--- Start of Material provided ---
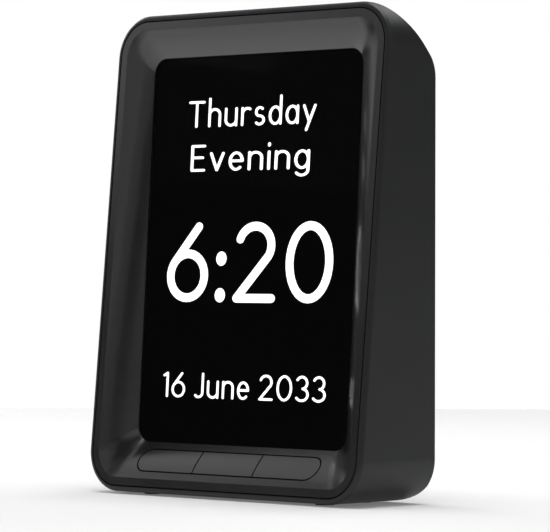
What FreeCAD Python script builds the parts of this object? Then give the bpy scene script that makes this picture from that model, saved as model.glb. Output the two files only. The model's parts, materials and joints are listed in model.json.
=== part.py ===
import FreeCAD, Part
import Sketcher
import math
import os
import re

from FreeCAD import Placement, Rotation, Vector

# A day clock for people who need help with the date: a wrap-around housing with a leaning
# front, a deep frame round a portrait display, three keys in one pill-shaped slot, and the
# display stack, circuit boards, loudspeaker and fasteners inside.
#
# Millimetres and degrees. X runs to the right as seen from the front, Y runs from the front to
# the back, Z runs up. The origin is the centre of the footprint, on the table.

# ---------------------------------------------------------------- driving sizes

SIZES = (
    # front frame
    ("opening_width", 122.0, "width of the display opening"),
    ("opening_height", 164.6, "height of the display opening, along the display"),
    ("opening_radius", 6.8, "corner radius of the display opening"),
    ("side_slope", 12.05, "width of the frame's slope at each side"),
    ("top_slope", 12.3, "height of the frame's slope above the opening"),
    ("bottom_slope", 14.75, "height of the frame's slope below the opening"),
    ("slope_crown", 1.2, "how far the slope stands out from a straight line"),
    ("rim_width", 3.6, "width of the flat band outside the slope"),
    ("recess_depth", 11.1, "depth of the opening's lower edge behind the rim"),
    ("parting_gap", 0.25, "gap between the frame and the housing"),
    ("front_lean", 5.56, "lean of the rim, in degrees from upright"),
    ("display_lean", 3.52, "lean of the display, in degrees from upright"),
    ("bezel_skin", 2.0, "thickness of the frame's skin"),
    ("bezel_wall", 1.8, "thickness of the frame's skirt"),
    ("skirt_depth", 7.0, "how far the frame's skirt reaches into the housing"),
    ("skin_overlap", 1.2, "how much wider the slope's back is than its front"),
    ("flange_overlap", 3.0, "how much wider the slope's back is at the flange"),
    ("flange_thickness", 1.0, "thickness of the flange that the window lies on"),
    ("flange_margin", 4.0, "width of that flange round the opening"),
    # housing
    ("body_depth", 46.5, "depth of the housing at its foot"),
    ("corner_radius", 17.5, "corner radius of the housing, seen from the front"),
    ("shell_wall", 2.4, "wall of the housing"),
    ("lip_radius", 1.9, "rounding of the housing's front edge"),
    ("top_flat", 3.7, "level part of the top, behind the front edge"),
    ("bevel_angle", 47.4, "fall of the slope behind the top, from level"),
    ("bevel_top_radius", 3.0, "rounding between the top and that slope"),
    ("bevel_back_radius", 14.4, "rounding between that slope and the back"),
    ("heel_radius", 7.0, "rounding between the back and the bottom"),
    ("cut_over", 5.0, "how far a cutting profile reaches past the body"),
    # feet
    ("foot_height", 1.0, "height of the feet below the housing"),
    ("foot_radius", 4.0, "radius of a foot"),
    ("foot_recess", 0.8, "depth of the recess that holds a foot"),
    ("foot_spacing", 100.0, "distance between left and right feet"),
    ("front_foot_inset", 12.25, "front edge to the centre of a front foot"),
    ("back_foot_inset", 12.25, "back to the centre of a back foot"),
    ("snug_gap", 0.15, "gap round a piece that is glued or pressed in"),
    # display stack
    ("tape_thickness", 0.3, "adhesive frame"),
    ("tape_inset", 1.0, "opening to the inner edge of the adhesive frame"),
    ("lens_thickness", 1.1, "window"),
    ("lens_margin", 3.6, "opening to the window's edge"),
    ("gasket_thickness", 0.8, "foam frame"),
    ("gasket_inset", 1.5, "opening to the inner edge of the foam frame"),
    ("panel_thickness", 1.4, "display glass"),
    ("panel_side_margin", 7.0, "opening to the panel's side"),
    ("panel_end_margin", 4.7, "opening to the panel's upper and lower edge"),
    ("light_thickness", 2.6, "backlight"),
    ("bracket_thickness", 1.0, "sheet of the display bracket"),
    ("bracket_inset", 1.0, "panel edge to the bracket's upper and lower edge"),
    ("bracket_rail", 9.0, "width of the bracket's rails"),
    ("ear_height", 9.0, "height of the bracket's ears"),
    ("ear_low", 40.0, "lower ears above the opening's lower edge"),
    ("ear_high", 106.0, "upper ears above the opening's lower edge"),
    # housing screws and posts
    ("post_inset", 7.4, "side of the housing to the centre of a screw post"),
    ("post_low", 18.5, "lower posts above the housing's bottom"),
    ("post_high", 166.5, "upper posts above the housing's bottom"),
    ("post_radius", 5.2, "screw post"),
    ("post_reach", 12.35, "back wall's inner face to the front of a post"),
    ("post_shelf", 3.0, "material between screw head and post front"),
    ("boss_radius", 3.0, "boss on the frame"),
    ("case_screw_radius", 1.5, "housing screw"),
    ("case_screw_length", 12.0, "housing screw below its head"),
    ("case_head_radius", 2.8, "head of a housing screw"),
    ("case_head_height", 2.0, "head of a housing screw"),
    ("small_screw_radius", 1.2, "screws inside the clock"),
    ("small_screw_length", 6.0, "screws inside the clock, below the head"),
    ("small_head_radius", 2.3, "head of a screw inside the clock"),
    ("small_head_height", 1.5, "head of a screw inside the clock"),
    ("thread_gap", 0.05, "radial gap round a screw in its pilot hole"),
    ("hole_gap", 0.25, "radial gap round a screw in a clearance hole"),
    # keys
    ("pill_length", 105.2, "length of the key slot"),
    ("pill_height", 12.1, "height of the key slot, along the slope"),
    ("pill_centre", 9.3, "crease to the middle of the key slot, along the slope"),
    ("key_pitch", 35.0, "distance between the two gaps that divide the keys"),
    ("key_gap", 0.35, "gap round each key"),
    ("key_depth", 4.2, "slope's chord to the underside of a key"),
    ("key_rim_depth", 2.7, "slope's chord to the ledge that keeps a key in"),
    ("key_rim_width", 1.0, "width of that ledge"),
    ("key_stand", 1.9, "blank above the slope's chord, before the slope is cut"),
    ("key_travel", 0.5, "travel of a key"),
    ("plunger_radius", 1.6, "switch plunger"),
    ("plunger_reach", 1.0, "switch plunger above the switch"),
    ("plunger_gap", 0.08, "radial gap round a plunger"),
    ("plunger_length", 2.0, "switch plunger"),
    ("switch_width", 6.0, "key switch"),
    ("switch_height", 3.5, "key switch"),
    ("key_board_thickness", 1.2, "key board"),
    ("key_board_height", 10.0, "key board, along the slope"),
    ("key_board_length", 122.0, "key board"),
    ("key_board_boss", 57.0, "middle to a key board boss"),
    ("key_boss_radius", 2.4, "key board boss"),
    # main board
    ("standoff_radius", 3.0, "standoff"),
    ("board_thickness", 1.6, "main board"),
    ("board_width", 100.0, "main board"),
    ("board_height", 70.0, "main board"),
    ("board_bottom", 28.5, "main board above the housing's bottom"),
    ("board_hole_inset", 5.0, "board edge to the centre of a standoff"),
    ("chip_width", 14.0, "processor"),
    ("chip_height", 1.2, "processor"),
    ("chip_x", -14.0, "processor"),
    ("chip_z", 44.0, "processor above the board's lower edge"),
    ("memory_width", 9.0, "memory chip"),
    ("memory_length", 13.0, "memory chip"),
    ("memory_height", 1.0, "memory chip"),
    ("memory_inset", 16.0, "board's left edge to the middle of the memory chip"),
    ("coil_width", 8.0, "power inductor"),
    ("coil_height", 4.2, "power inductor"),
    ("coil_x", -12.0, "power inductor"),
    ("coil_z", 16.0, "power inductor above the board's lower edge"),
    ("can_radius", 3.15, "smoothing capacitor"),
    ("can_height", 7.7, "smoothing capacitor"),
    ("can_x", 2.0, "first smoothing capacitor"),
    ("can_z", 16.0, "smoothing capacitors above the board's lower edge"),
    ("can_pitch", 8.5, "distance between smoothing capacitors"),
    # inlet
    ("jack_inset", 20.0, "board's left edge to the middle of the inlet"),
    ("jack_z", 14.0, "inlet above the board's lower edge"),
    ("jack_width", 9.4, "inlet body"),
    ("jack_wall_gap", 0.4, "inlet body to the back wall"),
    ("jack_neck_radius", 4.2, "inlet neck"),
    ("jack_recess", 0.3, "inlet's mouth behind the back face"),
    ("jack_bore_radius", 3.1, "inlet bore"),
    ("jack_floor", 3.5, "end of the inlet's bore to the main board"),
    ("jack_pin_radius", 1.0, "inlet's centre pin"),
    # backup cell
    ("cell_radius", 10.0, "backup cell"),
    ("cell_height", 3.2, "backup cell"),
    ("holder_wall", 1.6, "cell holder"),
    ("holder_floor", 1.0, "cell holder"),
    ("holder_inset", 22.0, "board's right edge to the middle of the cell holder"),
    ("holder_z", 44.0, "cell holder above the board's lower edge"),
    # cables
    ("socket_height", 2.5, "ribbon socket"),
    ("socket_depth", 5.0, "ribbon socket"),
    ("socket_wall", 2.0, "ribbon socket past its ribbon at each side"),
    ("ribbon_thickness", 0.3, "flat cable"),
    ("ribbon_bend", 2.5, "bend radius of the flat cables"),
    ("cable_gap", 0.05, "gap between a cable's end and what it is joined to"),
    ("ribbon_drop", 3.0, "panel's lower edge to the level run of its ribbon"),
    ("display_ribbon_width", 30.0, "display ribbon"),
    ("key_ribbon_width", 8.0, "key ribbon"),
    ("key_ribbon_inset", 18.0, "board's right edge to the middle of the key ribbon"),
    ("wire_radius", 0.6, "loudspeaker wire"),
    ("wire_spacing", 2.4, "distance between the two wires"),
    ("wire_bend", 3.0, "bend radius of the wires"),
    ("wire_straight", 0.3, "share of the wires' drop that is straight at each end"),
    ("plug_width", 6.0, "loudspeaker plug"),
    ("plug_height", 4.0, "loudspeaker plug"),
    # loudspeaker
    ("speaker_radius", 18.0, "loudspeaker"),
    ("speaker_z", 136.5, "loudspeaker above the housing's bottom"),
    ("speaker_rim", 1.4, "loudspeaker's sheet frame"),
    ("basket_height", 3.0, "loudspeaker basket"),
    ("basket_radius", 11.0, "loudspeaker basket at its narrow end"),
    ("magnet_radius", 9.0, "loudspeaker magnet"),
    ("magnet_height", 3.6, "loudspeaker magnet"),
    ("speaker_ear", 22.5, "middle of the loudspeaker to a screw"),
    ("speaker_ear_radius", 3.6, "loudspeaker ear"),
    ("pad_thickness", 3.0, "foam ring between loudspeaker and wall"),
    ("pad_width", 2.5, "foam ring"),
    # openings in the back
    ("grille_slots", 5, "slots in front of the loudspeaker"),
    ("grille_pitch", 4.0, "distance between those slots"),
    ("grille_length", 22.0, "length of those slots"),
    ("slot_width", 2.0, "width of grille slots and vents"),
    ("vent_slots", 11, "vents in a row"),
    ("vent_pitch", 6.0, "distance between vents"),
    ("vent_length", 12.0, "length of a vent"),
    ("vent_z", 15.0, "middle of the vents above the housing's bottom"),
    ("keyhole_spacing", 100.0, "distance between the two keyholes"),
    ("keyhole_z", 143.0, "keyholes above the housing's bottom"),
    ("keyhole_radius", 4.2, "round part of a keyhole"),
    ("keyhole_slot_radius", 2.1, "narrow part of a keyhole"),
    ("keyhole_rise", 8.0, "round part's centre to the top of the narrow part"),
    ("inlet_hole_gap", 0.3, "gap round the inlet's neck"),
)

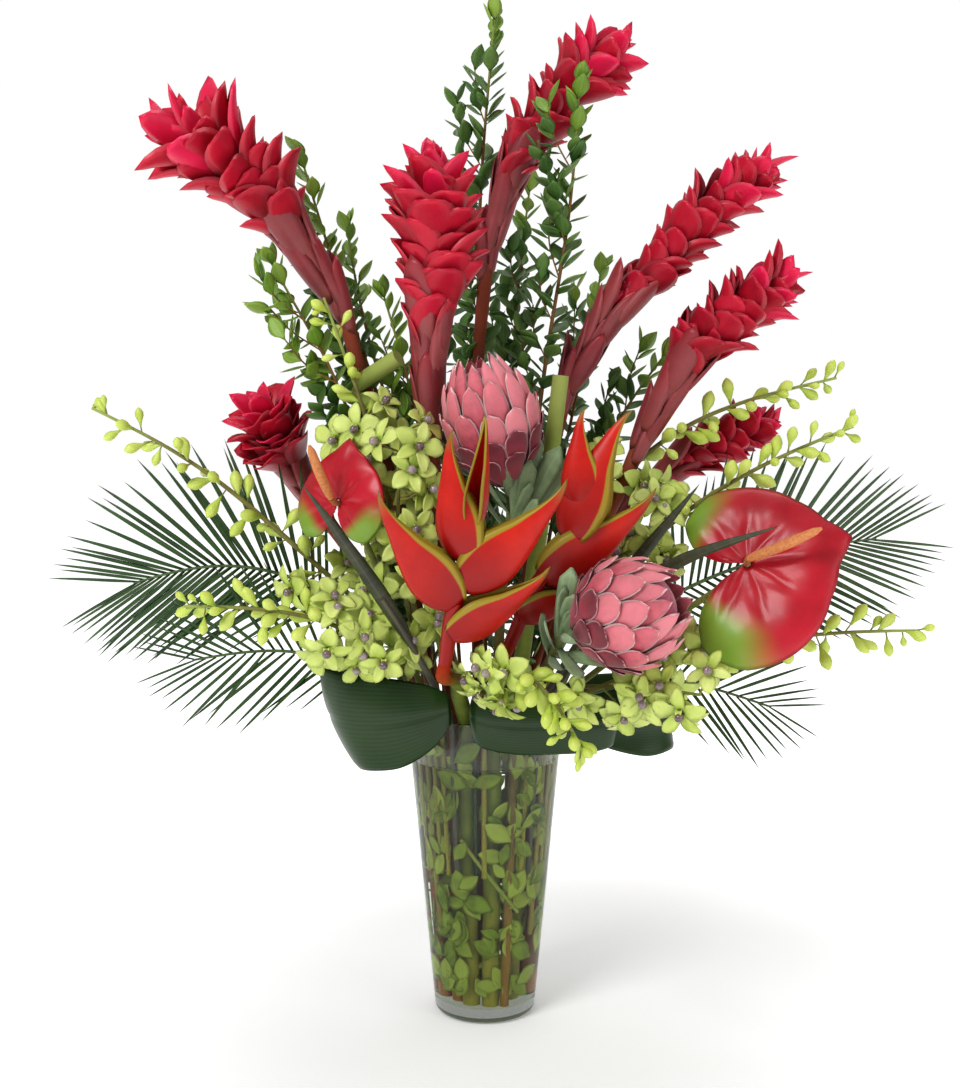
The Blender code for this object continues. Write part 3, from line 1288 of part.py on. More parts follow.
--- End of Material provided ---
→ Problem: Write only the number of lines in the data above that include "this".

→ Final answer: 2